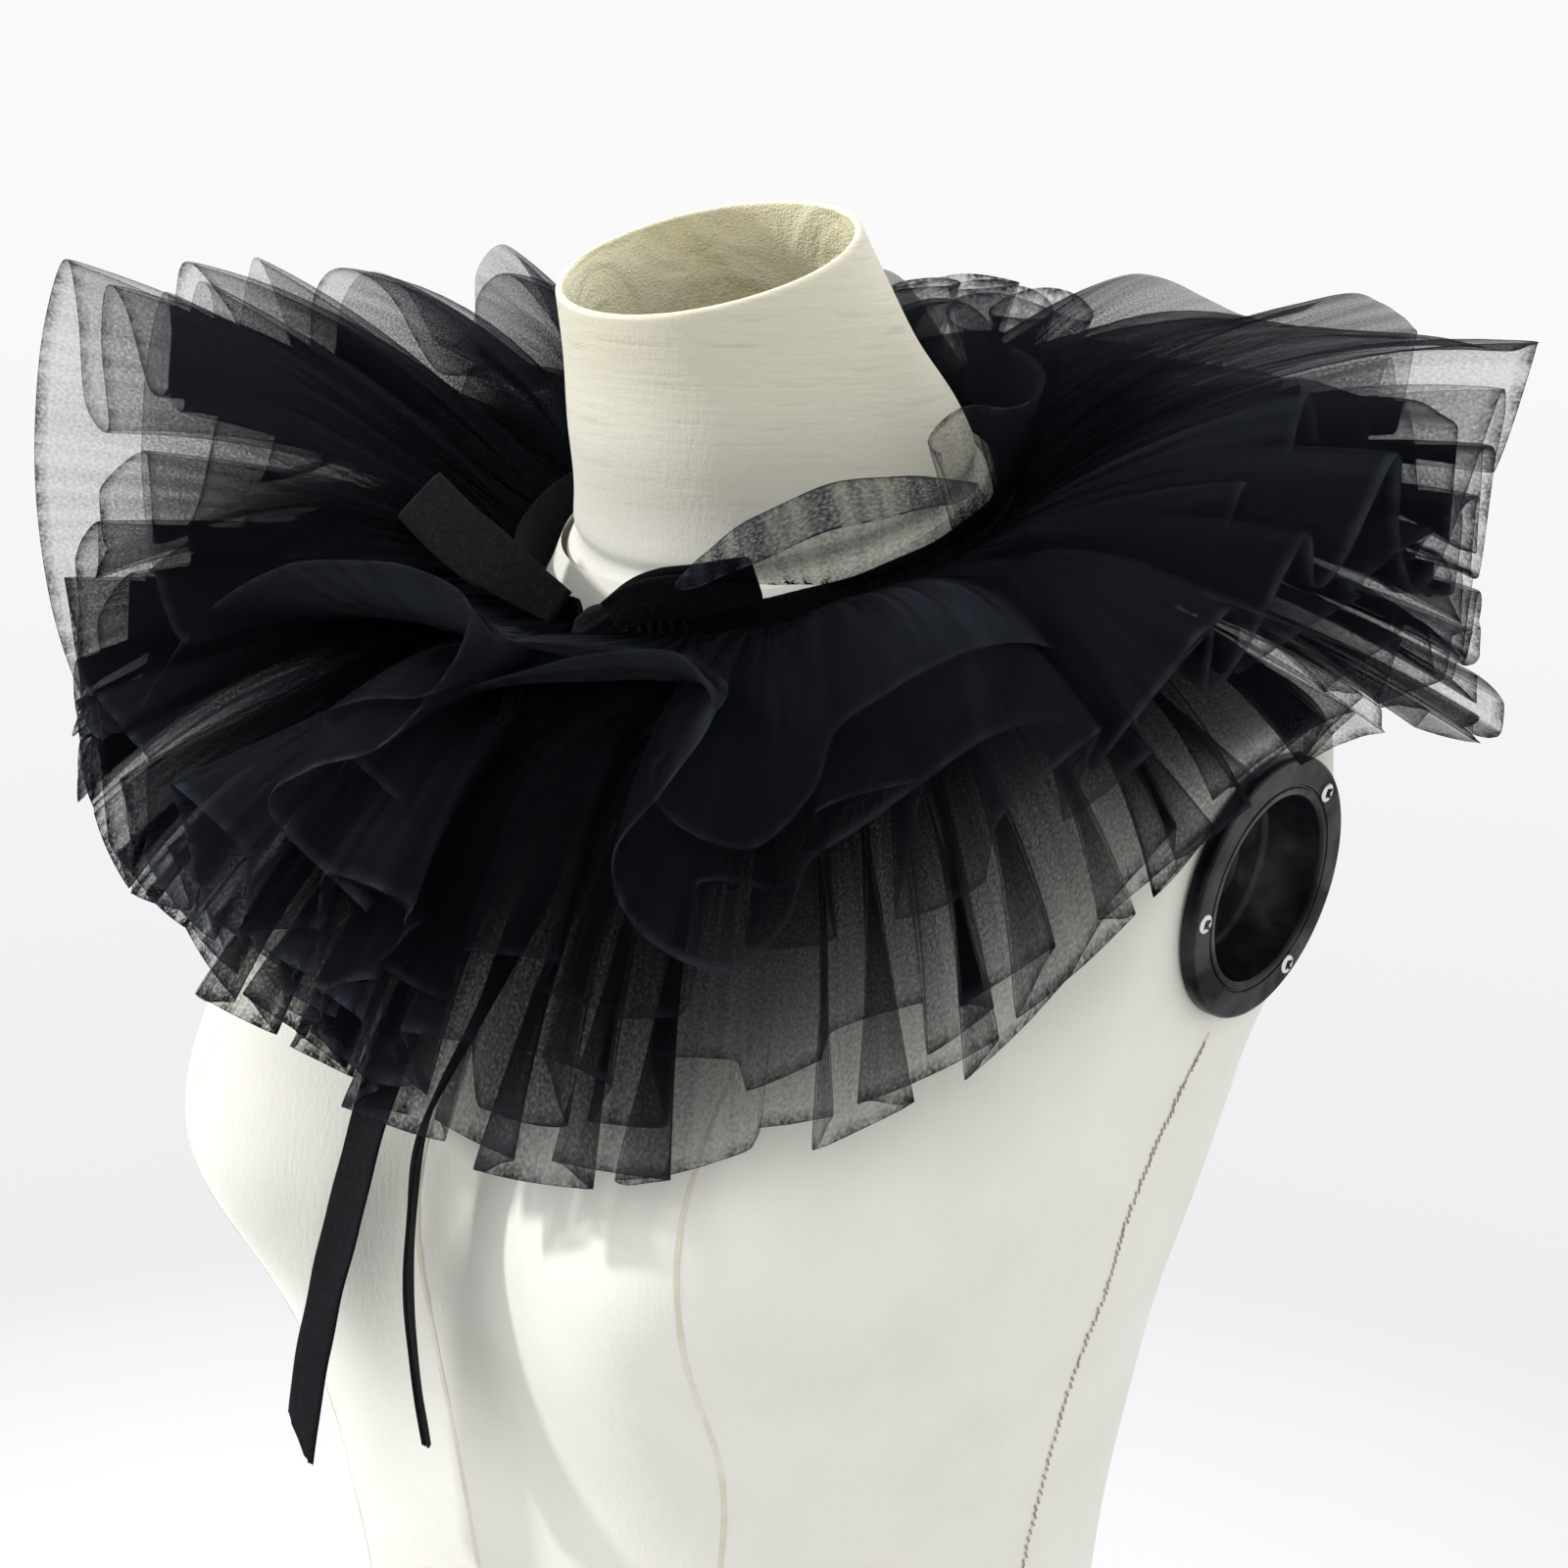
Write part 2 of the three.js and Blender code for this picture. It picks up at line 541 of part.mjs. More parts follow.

□ □ □ □

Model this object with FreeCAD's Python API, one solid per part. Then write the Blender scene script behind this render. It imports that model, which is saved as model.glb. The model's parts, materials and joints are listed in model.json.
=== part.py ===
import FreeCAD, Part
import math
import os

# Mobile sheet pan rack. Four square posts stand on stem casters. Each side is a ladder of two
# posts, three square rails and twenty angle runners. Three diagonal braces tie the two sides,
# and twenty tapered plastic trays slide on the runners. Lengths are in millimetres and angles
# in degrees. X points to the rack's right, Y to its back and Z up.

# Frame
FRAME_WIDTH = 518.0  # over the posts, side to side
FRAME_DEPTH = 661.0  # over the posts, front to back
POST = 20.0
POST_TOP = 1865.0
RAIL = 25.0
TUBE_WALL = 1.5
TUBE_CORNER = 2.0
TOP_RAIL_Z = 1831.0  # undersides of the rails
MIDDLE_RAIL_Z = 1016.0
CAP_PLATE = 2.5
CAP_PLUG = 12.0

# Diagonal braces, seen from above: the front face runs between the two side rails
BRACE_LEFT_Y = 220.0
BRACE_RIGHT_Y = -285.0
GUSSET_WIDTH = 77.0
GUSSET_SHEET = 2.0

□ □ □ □

- **Aim of the task**: Take the line containing "Model this object" and the line containing "GUSSET_SHEET = 2.0". Write out both and all lines between, exactly, and nothing more.

- **Task output**:
Model this object with FreeCAD's Python API, one solid per part. Then write the Blender scene script behind this render. It imports that model, which is saved as model.glb. The model's parts, materials and joints are listed in model.json.
=== part.py ===
import FreeCAD, Part
import math
import os

# Mobile sheet pan rack. Four square posts stand on stem casters. Each side is a ladder of two
# posts, three square rails and twenty angle runners. Three diagonal braces tie the two sides,
# and twenty tapered plastic trays slide on the runners. Lengths are in millimetres and angles
# in degrees. X points to the rack's right, Y to its back and Z up.

# Frame
FRAME_WIDTH = 518.0  # over the posts, side to side
FRAME_DEPTH = 661.0  # over the posts, front to back
POST = 20.0
POST_TOP = 1865.0
RAIL = 25.0
TUBE_WALL = 1.5
TUBE_CORNER = 2.0
TOP_RAIL_Z = 1831.0  # undersides of the rails
MIDDLE_RAIL_Z = 1016.0
CAP_PLATE = 2.5
CAP_PLUG = 12.0

# Diagonal braces, seen from above: the front face runs between the two side rails
BRACE_LEFT_Y = 220.0
BRACE_RIGHT_Y = -285.0
GUSSET_WIDTH = 77.0
GUSSET_SHEET = 2.0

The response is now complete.